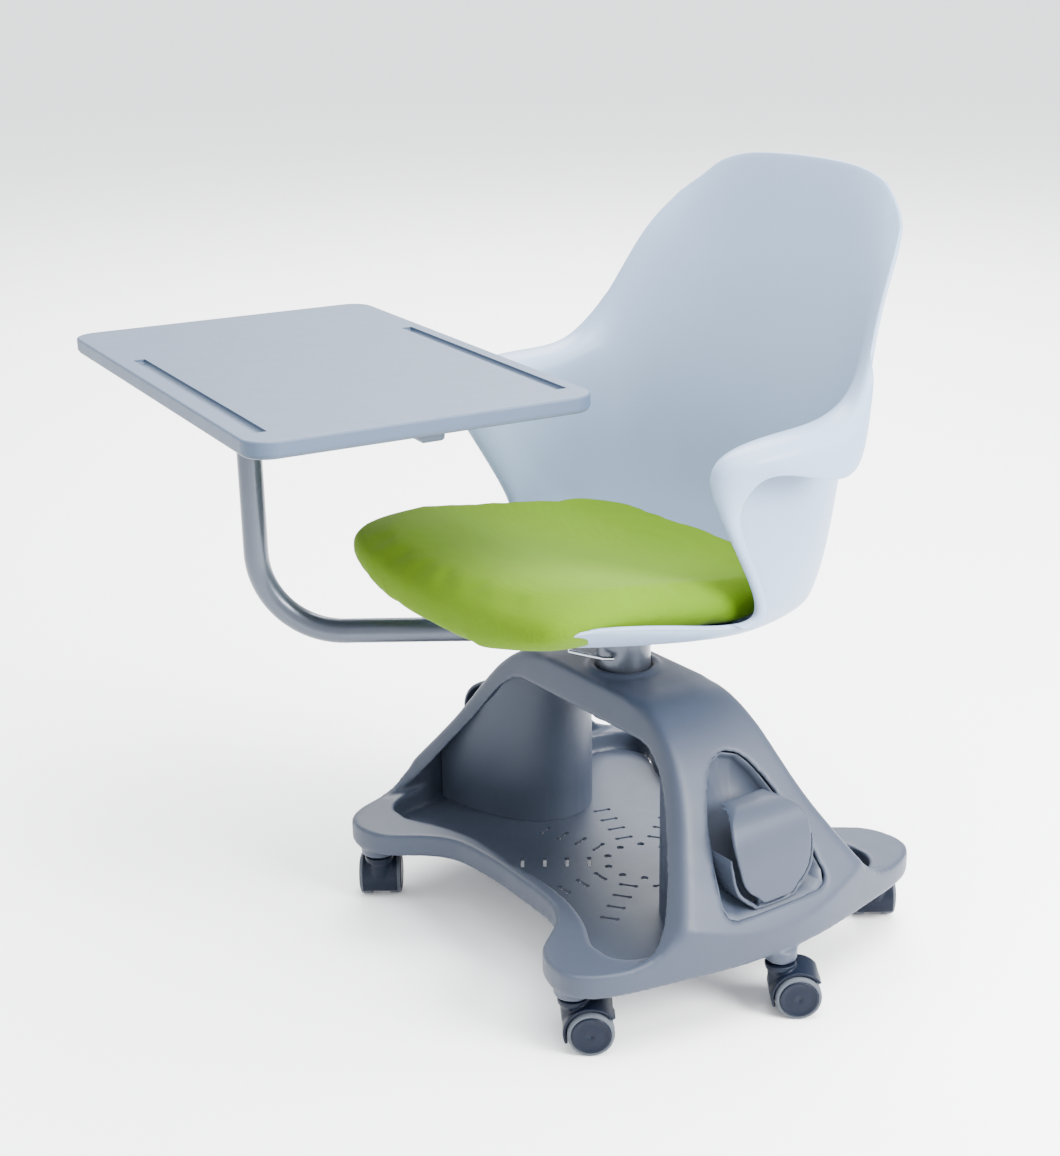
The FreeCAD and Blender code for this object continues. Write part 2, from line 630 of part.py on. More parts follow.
def full_rows(net):
    """Adds the mirror half to each row."""
    return [[V(-x, y, z) for x, y, z in reversed(row[1:])] + [V(x, y, z) for x, y, z in row] for row in net]


def offset_rows(rows, distance):
    """Moves each control point along the net's normal, towards the sitter."""
    out = []
    last_row, last_col = len(rows) - 1, len(rows[0]) - 1
    for i, row in enumerate(rows):
        new = []
        for j, p in enumerate(row):
            across = row[min(j + 1, last_col)] - row[max(j - 1, 0)]
            along = rows[min(i + 1, last_row)][j] - rows[max(i - 1, 0)][j]
            new.append(p + across.cross(along).normalize() * distance)
        out.append(new)
    return out


def net_surface(rows):
    """Clamped cubic surface over a net of control points."""
    def knots(n):
        return [0.0] + [float(k) for k in range(1, n - 3)] + [float(n - 3)], [4] + [1] * (n - 4) + [4]
    u_knots, u_mults = knots(len(rows))
    v_knots, v_mults = knots(len(rows[0]))
    surface = Part.BSplineSurface()
    surface.buildFromPolesMultsKnots(rows, u_mults, v_mults, u_knots, v_knots, False, False, 3, 3)
    return surface


def closed_skin(front, back):
    """Solid between two surfaces over the same net."""
    faces = [front.toShape(), back.toShape()]
    u0, u1, v0, v1 = front.bounds()
    for get, at in (("uIso", u0), ("uIso", u1), ("vIso", v0), ("vIso", v1)):
        faces.append(Part.makeRuledSurface(getattr(front, get)(at).toShape(), getattr(back, get)(at).toShape()))
    shell = Part.Shell(faces)
    shell.sewShape()
    solid = Part.makeSolid(Part.Shell(shell.Faces))
    if solid.Volume < 0:
        solid.reverse()
    return solid


def seat_shell():
    rows = full_rows(SHELL_NET)
    shell = closed_skin(net_surface(rows), net_surface(offset_rows(rows, SHELL_T)))
    holes = [disc(3.0, 360, 410, x, y) for x, y in SEAT_SCREWS]
    return shell.cut(Part.makeCompound(holes))


def seat_outline(half_width, front, back, corner):
    """Plan of the seat: full at the front corners, slightly waisted behind."""
    w, c = half_width, corner
    half = [(0, front), (w * 0.55, front + 5), (w - c * 0.35, front + c * 0.62), (w, front + c * 1.7),
            (w, (front + back) * 0.4), (w * 0.96, back - c * 1.2), (w * 0.8, back - c * 0.35), (w * 0.4, back)]
    points = [V(x, y, 0) for x, y in half] + [V(-x, y, 0) for x, y in reversed(half[1:])]
    curve = Part.BSplineCurve()
    curve.interpolate(points, PeriodicFlag=True)
    return Part.Face(Part.Wire(curve.toShape()))


def seat_board():
    board = seat_outline(130, -150, 80, 40)
    board.translate(V(0, 0, BOARD_Z))
    return board.extrude(V(0, 0, BOARD_T))


def seat_cushion():
    """Foam cushion on the board: its lower part sits in the shell, its upper part reaches the edges."""
    low = seat_outline(140, -165, 85, 40)
    low.translate(V(0, 0, BOARD_Z + BOARD_T))
    core = low.extrude(V(0, 0, LIP_Z - BOARD_Z - BOARD_T + 1))
    top = seat_outline(203, SEAT_FRONT, SEAT_BACK, 60)
    top.translate(V(0, 0, LIP_Z))
    pad = top.extrude(V(0, 0, 100))
    section = Part.makePolygon([V(-300, SEAT_FRONT - 5, LIP_Z - 1), V(-300, SEAT_FRONT - 5, CUSHION_FRONT),
                                V(-300, SEAT_BACK + 5, CUSHION_BACK), V(-300, SEAT_BACK + 5, LIP_Z - 1),
                                V(-300, SEAT_FRONT - 5, LIP_Z - 1)])
    pad = pad.common(Part.Face(section).extrude(V(600, 0, 0)))
    return core.fuse(pad).removeSplitter()


# ---------------------------------------------------------------- casters
def caster_parts():
    """One caster at the origin of its stem, trailing towards +X, axle along Y."""
    span = WHEEL_GAP / 2
    stem = Part.makeCylinder(STEM_R, 22, V(0, 0, FOOT_Z)).fuse(disc(4.0, CASTER_TOP - 14, FOOT_Z))
    centre = V(TRAIL, 0, WHEEL_R)
    core = Part.makeCylinder(18, WHEEL_GAP - 2, V(TRAIL, -span + 1, WHEEL_R), V(0, 1, 0))
    neck = disc(13, WHEEL_R + 4, CASTER_TOP).common(Part.makeBox(60, WHEEL_GAP - 2, 60, V(-30, -span + 1, 10)))
    collar = disc(13, CASTER_TOP - 5, CASTER_TOP)
    fender = Part.makeCylinder(WHEEL_R + 4, 2 * (span + WHEEL_W) + 1, centre - V(0, span + WHEEL_W + 0.5, 0),
                               V(0, 1, 0))
    fender = fender.cut(Part.makeCylinder(WHEEL_R + 1, 100, centre - V(0, 50, 0), V(0, 1, 0)))
    fender = fender.common(Part.makeBox(80, 80, 40, V(TRAIL - 36, -40, WHEEL_R + 7)))
    web = Part.makeCylinder(WHEEL_R + 4, WHEEL_GAP - 2, centre - V(0, span - 1, 0), V(0, 1, 0))
    web = web.common(Part.makeBox(80, 80, 48, V(TRAIL - 60, -40, WHEEL_R - 6)))
    hood = core.fuse([neck, collar, fender, web]).removeSplitter()
    hood = hood.cut(disc(4.0 + RUN, CASTER_TOP - 16, CASTER_TOP + 1))
    hood = hood.cut(Part.makeCylinder(AXLE_R, 80, centre - V(0, 40, 0), V(0, 1, 0)))
    reach = span + WHEEL_W - 3
    axle = Part.makeCylinder(AXLE_R, 2 * reach, centre - V(0, reach, 0), V(0, 1, 0))
    hubs, tyres = [], []
    for side in (-1, 1):
        inner_y = side * span if side > 0 else -span - WHEEL_W
        at = centre + V(0, inner_y, 0)
        hub = Part.makeCylinder(WHEEL_R - 4, WHEEL_W, at, V(0, 1, 0))
        hub = hub.cut(Part.makeCylinder(AXLE_R + RUN, WHEEL_W + 2, at - V(0, 1, 0), V(0, 1, 0)))
        hubs.append(hub)
        tyre = Part.makeCylinder(WHEEL_R, WHEEL_W, at, V(0, 1, 0))
        tyre = tyre.makeFillet(3.0, [e for e in tyre.Edges if e.Closed and e.Length > 150])
        tyres.append(tyre.cut(Part.makeCylinder(WHEEL_R - 4, WHEEL_W + 2, at - V(0, 1, 0), V(0, 1, 0))))
    return {"stem": stem, "hood": hood, "axle": axle, "hubs": Part.makeCompound(hubs),
            "tyres": Part.makeCompound(tyres)}


def main():
    os.makedirs("parts", exist_ok=True)
    save(base_moulding(), "base_moulding")
    save(tray_panel(), "tray_panel")
    for side, name in ((1, "left"), (-1, "right")):
        save(leg_lining(side), "leg_lining_" + name)
        save(cup_pocket(side), "cup_pocket_" + name)
        save(cup_flap(side), "cup_flap_" + name)
    save(Part.makeCompound([flap_pin(1), flap_pin(-1)]), "flap_pins")
    save(pillar(), "pillar")
    save(bush(308, 326), "lower_bush")
    save(bush(348, 366), "upper_bush")
    save(disc(PILLAR_R - 1, PILLAR_TOP, PILLAR_TOP + 3.6), "thrust_washer")
    save(spindle(), "seat_spindle")
    save(tube(29.0, SPINDLE_R, 307.0, 309.5), "retaining_ring")
    save(arm_sleeve(), "arm_sleeve")
    save(bail(), "arm_release_bail")
    save(arm_tube(), "arm_tube")
    save(post_bush(), "post_bush")
    save(post_cap(), "post_cap")
    save(tablet_top(), "tablet_top")
    save(tablet_pan(), "tablet_pan")
    save(tablet_grip(), "tablet_grip")
    save(tablet_bracket(), "tablet_bracket")
    save(tablet_screws(), "tablet_screws")
    save(seat_plate(), "seat_plate")
    save(seat_screws(), "seat_screws")
    save(seat_shell(), "seat_shell")
    save(seat_board(), "seat_board")
    save(seat_cushion(), "seat_cushion")
    pieces = caster_parts()
    stem = pieces.pop("stem")
    save(Part.makeCompound([moved(stem, x, y, 0) for x, y in CASTERS]), "caster_stems", 0)
    for (x, y), angle, name in zip(CASTERS, TRAIL_ANGLES, CASTER_NAMES):
        for piece, shape in pieces.items():
            save(moved(turned(shape, angle), x, y, 0), "caster_%s_%s" % (name, piece), 0)


main()
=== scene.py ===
"""Student desk chair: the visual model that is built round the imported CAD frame.  Metres, +Z up."""
import json
import math

import bmesh
import bpy
import numpy as np
from mathutils import Matrix, Vector


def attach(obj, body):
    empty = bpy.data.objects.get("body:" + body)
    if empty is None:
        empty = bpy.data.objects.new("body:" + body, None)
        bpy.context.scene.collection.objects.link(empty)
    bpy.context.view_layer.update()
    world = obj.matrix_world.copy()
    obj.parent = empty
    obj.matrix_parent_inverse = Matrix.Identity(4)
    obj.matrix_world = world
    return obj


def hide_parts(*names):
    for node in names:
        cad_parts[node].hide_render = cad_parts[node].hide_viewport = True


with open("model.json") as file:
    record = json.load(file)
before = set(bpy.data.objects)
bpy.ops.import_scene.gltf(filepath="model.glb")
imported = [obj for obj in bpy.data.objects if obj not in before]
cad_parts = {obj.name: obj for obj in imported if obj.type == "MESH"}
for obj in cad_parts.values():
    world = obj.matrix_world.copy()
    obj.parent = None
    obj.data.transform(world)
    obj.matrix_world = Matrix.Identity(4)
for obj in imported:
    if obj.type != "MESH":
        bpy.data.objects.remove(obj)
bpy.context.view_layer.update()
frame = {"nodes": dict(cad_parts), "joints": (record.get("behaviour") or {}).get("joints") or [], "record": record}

BOSS_H = 0.012      # height of the bosses over the casters, added to the heights of what stands on them


# ---------------------------------------------------------------- camera, floor and lights
EYE = (1.5676, -1.2124, 1.1053)
VIEW_AWAY = (-0.817, 0.577, 0.0)       # level direction of the view, and the picture's right-hand direction
VIEW_RIGHT = (0.577, 0.817, 0.0)
PITCH_DOWN = 18.99                     # degrees
ROLL = -0.86
LENS = 58.16
LENS_SHIFT = (-0.0144, -0.0040)
FLOOR_SIZE = 90
FLOOR_WHITE = 0.94
SKY_COLOUR = (0.95, 0.97, 1.0, 1)
SKY_STRENGTH = 2.3


def make_camera():
    """The photograph's eye point, with the view turned, pitched and rolled as it was there."""
    away, right = Vector(VIEW_AWAY), Vector(VIEW_RIGHT)
    pitch, roll = math.radians(PITCH_DOWN), math.radians(ROLL)
    look = away * math.cos(pitch) - Vector((0, 0, math.sin(pitch)))
    up = away * math.sin(pitch) + Vector((0, 0, math.cos(pitch)))
    x_axis = right * math.cos(roll) + up * math.sin(roll)
    y_axis = up * math.cos(roll) - right * math.sin(roll)
    data = bpy.data.cameras.new("camera")
    data.lens = LENS
    data.shift_x, data.shift_y = LENS_SHIFT
    camera = bpy.data.objects.new("camera", data)
    bpy.context.scene.collection.objects.link(camera)
    turn = Matrix((x_axis, y_axis, -look)).transposed().to_4x4()
    camera.matrix_world = Matrix.Translation(EYE) @ turn
    bpy.context.scene.camera = camera


def area_light(name, place, target, size, power):
    """Round lamp at place that points at target; size in metres, power in watts."""
    data = bpy.data.lights.new(name, "AREA")
    data.shape = "DISK"
    data.size = size
    data.energy = power
    light = bpy.data.objects.new(name, data)
    bpy.context.scene.collection.objects.link(light)
    light.location = place
    light.rotation_euler = (Vector(target) - Vector(place)).to_track_quat("-Z", "Y").to_euler()


def make_stage():
    """White floor under an even white sky, a key light from the near side and a lamp on the far floor."""
    bpy.ops.mesh.primitive_plane_add(size=FLOOR_SIZE, location=(0, 0, 0))
    floor = bpy.context.object
    floor.name = "floor"
    floor.data.materials.append(plain_material("floor_paint", (FLOOR_WHITE,) * 3, 0.9))
    world = bpy.data.worlds.new("studio")
    bpy.context.scene.world = world
    world.use_nodes = True
    world.node_tree.nodes["Background"].inputs["Color"].default_value = SKY_COLOUR
    world.node_tree.nodes["Background"].inputs["Strength"].default_value = SKY_STRENGTH
    area_light("top_light", (0.6, 0.1, 2.9), (0, 0, 0.4), 2.4, 250)
    area_light("side_light", (2.5, 0.9, 1.7), (0, 0, 0.3), 1.5, 300)
    area_light("far_light", (-2.6, 2.0, 3.4), (-2.2, 1.8, 0), 3.0, 420)
    area_light("left_light", (-0.9, -2.6, 1.4), (0, 0, 0.4), 1.6, 6)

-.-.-

YOUR OBJECTIVE:
The lines to extract from the data above begin with the line containing "pieces = caster_parts()" and end with the line containing "from mathutils import Matrix, Vector". Extract them exactly, including both.

SOLUTION:
    pieces = caster_parts()
    stem = pieces.pop("stem")
    save(Part.makeCompound([moved(stem, x, y, 0) for x, y in CASTERS]), "caster_stems", 0)
    for (x, y), angle, name in zip(CASTERS, TRAIL_ANGLES, CASTER_NAMES):
        for piece, shape in pieces.items():
            save(moved(turned(shape, angle), x, y, 0), "caster_%s_%s" % (name, piece), 0)


main()
=== scene.py ===
"""Student desk chair: the visual model that is built round the imported CAD frame.  Metres, +Z up."""
import json
import math

import bmesh
import bpy
import numpy as np
from mathutils import Matrix, Vector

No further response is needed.